### DATA BLOCK ###

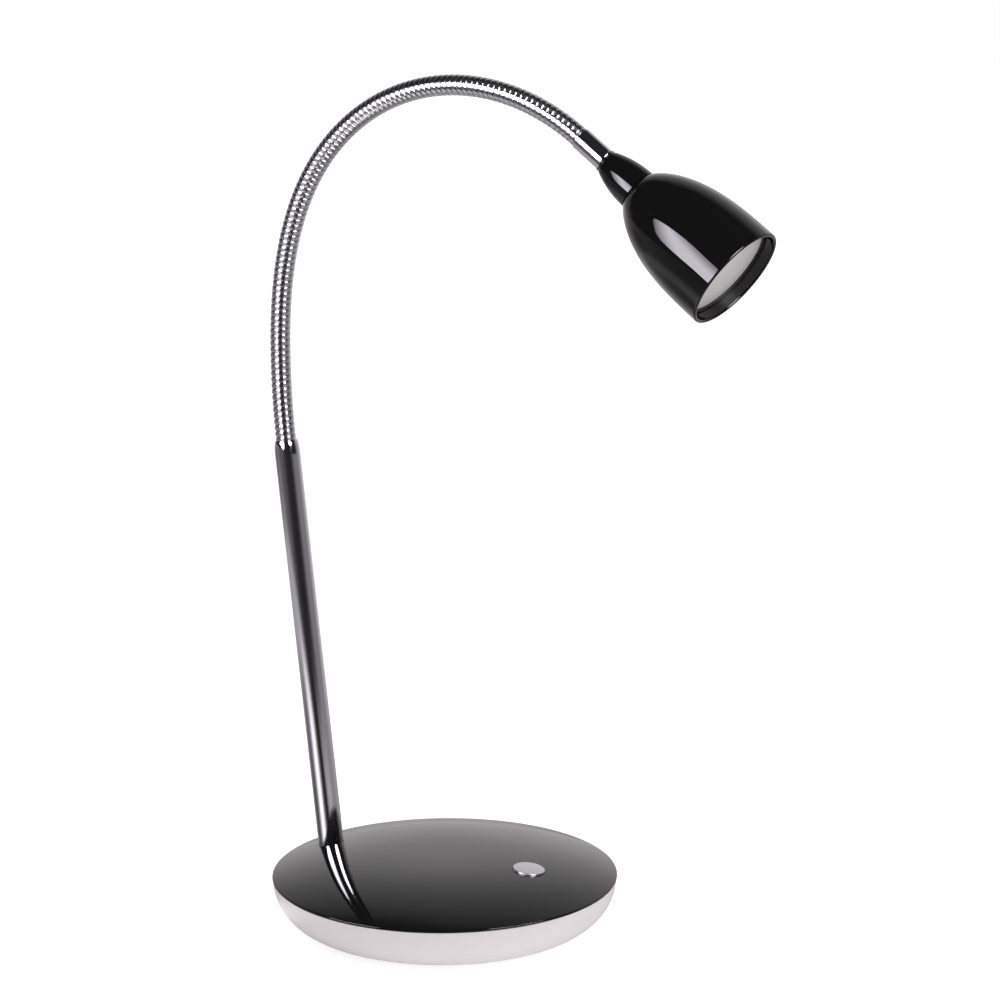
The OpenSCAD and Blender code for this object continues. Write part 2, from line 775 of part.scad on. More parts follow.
module stem() {
    color([0.75, 0.76, 0.78]) on_stem() rotate_extrude() polygon(concat(
        [[stem_bore_r, stem_len]],
        [for (i = [0 : swage_steps]) let (z = stem_swage * pow(i / swage_steps, 2))
            [stem_outer(z), stem_len - z]],
        [[stem_r, -stem_in], [stem_bore_r, -stem_in]]
    ));
}

// The lead from the driver board through the stem into the lowest link
module stem_lead() {
    bottom = [socket_x, 0, deck_z + lead_r + 0.2];
    color([0.85, 0.85, 0.82]) {
        on_stem() translate([0, 0, -stem_in]) cylinder(r = lead_r, h = stem_in + stem_len);
        on_link(0) {
            knuckle(lead_r);
            arc_bar(link_r(0), 0, link_len + lead_past, lead_r);
        }
        on_stem() translate([0, 0, -stem_in]) knuckle(lead_r);
        wire([
            [-stem_back + stem_in * sin(stem_lean), 0, stem_foot_z - stem_in * cos(stem_lean)],
            bottom,
            [driver_x - driver_len / 2 + 2, 0, bottom[2]],
            [driver_x - driver_len / 2 + 2, 0, driver_z]
        ], lead_r);
    }
}

module rib() {
    rotate_extrude() union() {
        translate([0, -rib_w / 2]) square([neck_r - rib_w / 2, rib_w]);
        intersection() {
            translate([neck_r - rib_w / 2, 0]) circle(r = rib_w / 2, $fn = 32);
            translate([0, -rib_w]) square([neck_r + over, 2 * rib_w]);
        }
    }
}

// Link i of the neck: a ribbed arc with a socket at its start and a ball at its end
module neck_link(i) {
    bend = link_r(i);
    first = i == 0;
    last = i == link_count - 1;
    color([0.75, 0.76, 0.78]) on_link(i) difference() {
        union() {
            arc_bar(bend, first ? 0 : link_gap, last ? link_len : link_len - link_gap, core_r);
            for (j = [0 : ribs_per_link - 1]) at_arc(bend, (j + 0.5) * rib_pitch) rib();
            if (first) translate([0, 0, -stub_len]) cylinder(r = stub_r, h = stub_len + stub_blend);
            if (last) at_arc(bend, link_len) translate([0, 0, -stub_blend])
                cylinder(r = stub_r, h = stub_len + stub_blend);
            if (!last) at_arc(bend, link_len) sphere(r = ball_r);
        }
        if (!first) sphere(r = ball_r + ball_gap);
        arc_bar(bend, first ? 0 : -ball_r - over, last ? link_len : link_len + ball_r + over, neck_bore_r);
        if (first) translate([0, 0, -stub_len - over])
            cylinder(r = stub_bore_r, h = stub_len + over + stub_blend);
        if (last) at_arc(bend, link_len) translate([0, 0, -stub_blend])
            cylinder(r = stub_bore_r, h = stub_len + over + stub_blend);
    }
}

// The stretch of lead inside link i
module neck_lead(i) {
    color([0.85, 0.85, 0.82]) on_link(i) arc_bar(link_r(i), lead_start, link_len + lead_past, lead_r);
}

// ---- Head ----

module ferrule() {
    color([0.78, 0.79, 0.8]) on_head() difference() {
        union() {
            cylinder(r = ferrule_r, h = ferrule_len);
            translate([0, 0, ferrule_len - bead_r])
                rotate_extrude() translate([ferrule_r - bead_r / 3, 0]) circle(r = bead_r, $fn = 32);
        }
        translate([0, 0, -over]) cylinder(r = ferrule_bore_r, h = ferrule_len + 2 * over);
    }
}

module neck_cap() {
    color([0.05, 0.05, 0.06]) on_head() translate([0, 0, cap_z]) rotate_extrude() difference() {
        polygon(concat(
            [for (i = [0 : cap_steps]) let (z = cap_len * i / cap_steps) [cap_outer(z), z]],
            [[nipple_r + fit_gap, cap_len], [nipple_r + fit_gap, 0]]
        ));
        polygon(concat(
            [for (i = [0 : cap_steps]) let (z = cap_wall * 2 + (cap_len - cap_wall * 2) * i / cap_steps)
                [cap_outer(z) - cap_wall, z + (i == cap_steps ? over : 0)]],
            [[nipple_r - over, cap_len + over], [nipple_r - over, cap_wall * 2]]
        ));
    }
}

module head_nipple() {
    color([0.72, 0.6, 0.3]) on_head() difference() {
        union() {
            translate([0, 0, collar_z]) cylinder(r = nipple_r, h = nipple_end - collar_z);
            translate([0, 0, collar_z]) cylinder(r = stub_r, h = cap_z - collar_z);
        }
        translate([0, 0, collar_z - over]) cylinder(r = nipple_bore_r, h = nipple_end);
    }
}

module head_nut() {
    color([0.7, 0.7, 0.72]) on_head() translate([0, 0, nut_z]) difference() {
        union() {
            cylinder(r = nut_flange_r, h = nut_flange_t);
            cylinder(r = nut_af / 2 / cos(30), h = nut_h, $fn = 6);
        }
        translate([0, 0, -over]) cylinder(r = nipple_r + fit_gap, h = nut_h + 2 * over);
    }
}

module shade_outline() {
    lip_r = lip_w / 2;
    difference() {
        union() {
            polygon(concat(
                [for (i = [0 : shade_steps])
                    let (z = (shade_len - lip_r) * pow(i / shade_steps, shade_step_power)) [shade_outer(z), z]],
                [[shade_r - lip_w, shade_len - lip_r], [0, shade_len - lip_r], [0, 0]]
            ));
            translate([shade_r - lip_r, shade_len - lip_r]) circle(r = lip_r, $fn = 48);
        }
        polygon(concat(
            [for (i = [0 : shade_steps])
                let (z = shade_top_t + (lens_seat - shade_z - shade_top_t) * pow(i / shade_steps, shade_step_power))
                    [shade_outer(z) - shade_wall, z]],
            [[0, lens_seat - shade_z], [0, shade_top_t]]
        ));
        translate([0, lens_seat - shade_z - 0.01]) square([lens_bore_r, shade_len]);
    }
}

module shade() {
    color([0.05, 0.05, 0.06]) on_head() difference() {
        union() {
            translate([0, 0, shade_z]) rotate_extrude() shade_outline();
            on_led_screws() translate([0, 0, led_boss_z]) cylinder(r = led_boss_r, h = sink_back - led_boss_z);
        }
        translate([0, 0, shade_z - over]) cylinder(r = nipple_r + fit_gap, h = shade_top_t + 2 * over);
        on_led_screws() translate([0, 0, led_front - led_screw_len - 0.5])
            cylinder(r = led_screw_r + fit_gap, h = led_screw_len + over);
    }
}

module heat_sink() {
    color([0.75, 0.76, 0.78]) on_head() difference() {
        union() {
            translate([0, 0, sink_back]) cylinder(r = sink_r, h = sink_plate_t);
            translate([0, 0, sink_back - fin_h]) cylinder(r = fin_core_r, h = fin_h + over);
            for (i = [0 : fin_count - 1]) rotate([0, 0, (i + 0.5) * 360 / fin_count])
                translate([fin_core_r - over, -fin_t / 2, sink_back - fin_h])
                    cube([fin_r - fin_core_r + over, fin_t, fin_h + over]);
        }
        translate([0, 0, sink_back - fin_h - over])
            cylinder(r = lead_r + 0.6, h = fin_h + sink_plate_t + 2 * over);
        on_led_screws() translate([0, 0, sink_back - over])
            cylinder(r = led_screw_r + loose_gap, h = sink_plate_t + 2 * over);
    }
}

module led_board() {
    color([0.9, 0.9, 0.88]) on_head() difference() {
        translate([0, 0, sink_front]) cylinder(r = led_board_r, h = led_board_t);
        on_led_screws() translate([0, 0, sink_front - over])
            cylinder(r = led_screw_r + loose_gap, h = led_board_t + 2 * over);
    }
}

module led_chips() {
    color([0.95, 0.85, 0.3]) on_head() for (i = [0 : chip_count - 1])
        rotate([0, 0, (i + 0.5) * 360 / chip_count])
            translate([led_ring_r - chip_w / 2, -chip_w / 2, led_front]) cube([chip_w, chip_w, chip_h]);
}

module led_screws() {
    color([0.7, 0.7, 0.72]) on_head() on_led_screws() translate([0, 0, led_front])
        screw(led_screw_r, led_screw_len, led_screw_head_r, led_screw_head_h);
}

module lens() {
    color([0.75, 0.72, 0.73]) on_head() translate([0, 0, lens_seat]) cylinder(r = lens_r, h = lens_t);
}

module lens_ring() {
    color([0.06, 0.06, 0.07]) on_head() translate([0, 0, lens_front])
        tube(lens_bore_r - fit_gap, lens_bore_r - 0.9, snap_t);
}

module head_lead() {
    color([0.85, 0.85, 0.82]) {
        on_head() {
            knuckle(lead_r);
            cylinder(r = lead_r, h = sink_front);
        }
        on_link(link_count - 1) arc_bar(link_r(link_count - 1), lead_start, link_len, lead_r);
    }
}

foot_pad();
lower_dish();
top_cover();
base_screws();
weight_disc();
stem_socket();
set_screw();
cord_gland();
cord_clamp();
driver_board();
driver_transformer();
driver_capacitors();
driver_chips();
terminal_block();
switch_board();
switch_body();
switch_plunger();
button_spring();
button();
switch_wires();
small_screws();
stem();
stem_lead();
neck_link(0);  // neck_01
neck_link(1);  // neck_02
neck_link(2);  // neck_03
neck_link(3);  // neck_04
neck_link(4);  // neck_05
neck_link(5);  // neck_06
neck_link(6);  // neck_07
neck_link(7);  // neck_08
neck_link(8);  // neck_09
neck_link(9);  // neck_10
neck_link(10);  // neck_11
neck_link(11);  // neck_12
neck_link(12);  // neck_13
neck_lead(1);  // neck_lead_02
neck_lead(2);  // neck_lead_03
neck_lead(3);  // neck_lead_04
neck_lead(4);  // neck_lead_05
neck_lead(5);  // neck_lead_06
neck_lead(6);  // neck_lead_07
neck_lead(7);  // neck_lead_08
neck_lead(8);  // neck_lead_09
neck_lead(9);  // neck_lead_10
neck_lead(10);  // neck_lead_11
neck_lead(11);  // neck_lead_12
ferrule();
neck_cap();
head_nipple();
head_nut();
shade();
heat_sink();
led_board();
led_chips();
led_screws();
lens();
lens_ring();
head_lead();
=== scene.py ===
"""Gooseneck desk lamp: finishes, smooth shells, the wound neck and spring, and the studio.

Lengths are in millimetres until they become mesh points, lights or cameras, which are in metres.
"""
import json
from math import acos, atan, ceil, cos, degrees, pi, radians, sin, sqrt

import bmesh
import bpy
from mathutils import Matrix, Vector


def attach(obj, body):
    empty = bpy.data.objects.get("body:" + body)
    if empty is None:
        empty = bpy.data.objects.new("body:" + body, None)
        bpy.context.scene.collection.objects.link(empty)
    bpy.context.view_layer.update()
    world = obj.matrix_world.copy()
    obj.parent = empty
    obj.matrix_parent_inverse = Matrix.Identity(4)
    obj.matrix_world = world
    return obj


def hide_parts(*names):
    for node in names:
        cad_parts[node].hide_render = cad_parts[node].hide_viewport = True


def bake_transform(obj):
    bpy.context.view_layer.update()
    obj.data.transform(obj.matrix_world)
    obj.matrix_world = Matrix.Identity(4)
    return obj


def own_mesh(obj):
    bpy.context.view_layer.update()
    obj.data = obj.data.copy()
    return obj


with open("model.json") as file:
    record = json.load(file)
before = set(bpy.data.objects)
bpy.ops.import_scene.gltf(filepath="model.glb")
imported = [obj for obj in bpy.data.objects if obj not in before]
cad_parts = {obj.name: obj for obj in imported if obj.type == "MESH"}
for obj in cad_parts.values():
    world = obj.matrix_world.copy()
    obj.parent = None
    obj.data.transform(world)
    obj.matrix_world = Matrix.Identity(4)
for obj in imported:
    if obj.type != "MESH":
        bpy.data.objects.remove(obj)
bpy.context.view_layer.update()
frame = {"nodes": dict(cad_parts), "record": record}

MM = 0.001

# ---- Dimensions, as the construction has them or works them out ----

BASE_D = 135
RIM_H = 19.5
DOME_H = 8.85
DOME_POWER = 2.7
COVER_T = 2.2
EDGE_R = 0.5
DISH_SETBACK = 0.3
DISH_WALL = 2.2
SKIRT_H = 1.2
SKIRT_T = 1.8
LOOSE_GAP = 0.15
SLIDE_GAP = 0.2
FIT_GAP = 0.05
TOUCH_GAP = 0.03

STEM_D = 10
STEM_LEN = 163.5
STEM_BACK = 51
STEM_LEAN = 6.2
STEM_IN = 11.6
STEM_SWAGE = 6
STEM_END_WALL = 0.3

NECK_D = 8
STUB_D = 7.6
RIB_PITCH = 2.4
RIBS_PER_LINK = 8
LINK_COUNT = 13
BEND_R = 87
BEND_RAMP = 112
FIRST_LEAN = 2.8
ARM_TURN = 6.7

FERRULE_D = 8.7
FERRULE_LEN = 13.6
BEAD_R = 0.6
CAP_LEN = 16.5
CAP_SMALL_R = 4.65
CAP_BIG_R = 8.05
CAP_POWER = 2.13
CAP_WALL = 1.5
SHADE_LEN = 50.3
SHADE_TOP_R = 7.5
SHADE_R = 21
SHADE_WALL = 2.4
SHADE_TOP_T = 2
BULLET_LENGTH_POWER = 2.909
BULLET_ROUND_POWER = 1.286
NIPPLE_D = 6
LENS_DEPTH = 5.5
LENS_T = 1.6
LIP_W = 1.5

BUTTON_D = 12.5
BUTTON_FWD = 37
BUTTON_PROUD = 0.7
BUTTON_FLANGE = -4.25
BUTTON_FLANGE_T = 1
BUTTON_FLANGE_OUT = 1.1
BUTTON_TRAVEL = 1
SPRING_LEN = BUTTON_TRAVEL + 3
SPRING_R = 2.9
SPRING_WIRE_R = 0.3
SPRING_TURNS = 4

# ---- Dimensions of the wound neck alone: the construction's links have a narrower bore ----

NECK_BORE_D = 5.4
RIB_CROWN = 0.07
GROOVE = 0.55
GROOVE_POWER = 8.0

# ---- Values that follow from them ----

BASE_R = BASE_D / 2
DISH_TOP = RIM_H - EDGE_R
DOME_Z = RIM_H + 0.7 * EDGE_R
SKIRT_R = BASE_R - DISH_SETBACK - DISH_WALL - LOOSE_GAP
LINK_LEN = RIBS_PER_LINK * RIB_PITCH
NECK_LEN = LINK_COUNT * LINK_LEN
RIM_Z = FERRULE_LEN + CAP_LEN + SHADE_LEN
LENS_FRONT = RIM_Z - LENS_DEPTH


def dome(r):
    """Height of the cover at a distance r from the middle."""
    return DOME_Z + DOME_H * (1 - (r / BASE_R) ** DOME_POWER)


def dome_slope(r):
    """Slope of the cover, in radians, at a distance r from the middle."""
    return atan(DOME_H * DOME_POWER * (r / BASE_R) ** (DOME_POWER - 1) / BASE_R)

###

From the material above, gather all lines that include the string "None" and copy them.

    if empty is None:
        empty = bpy.data.objects.new("body:" + body, None)
    obj.parent = None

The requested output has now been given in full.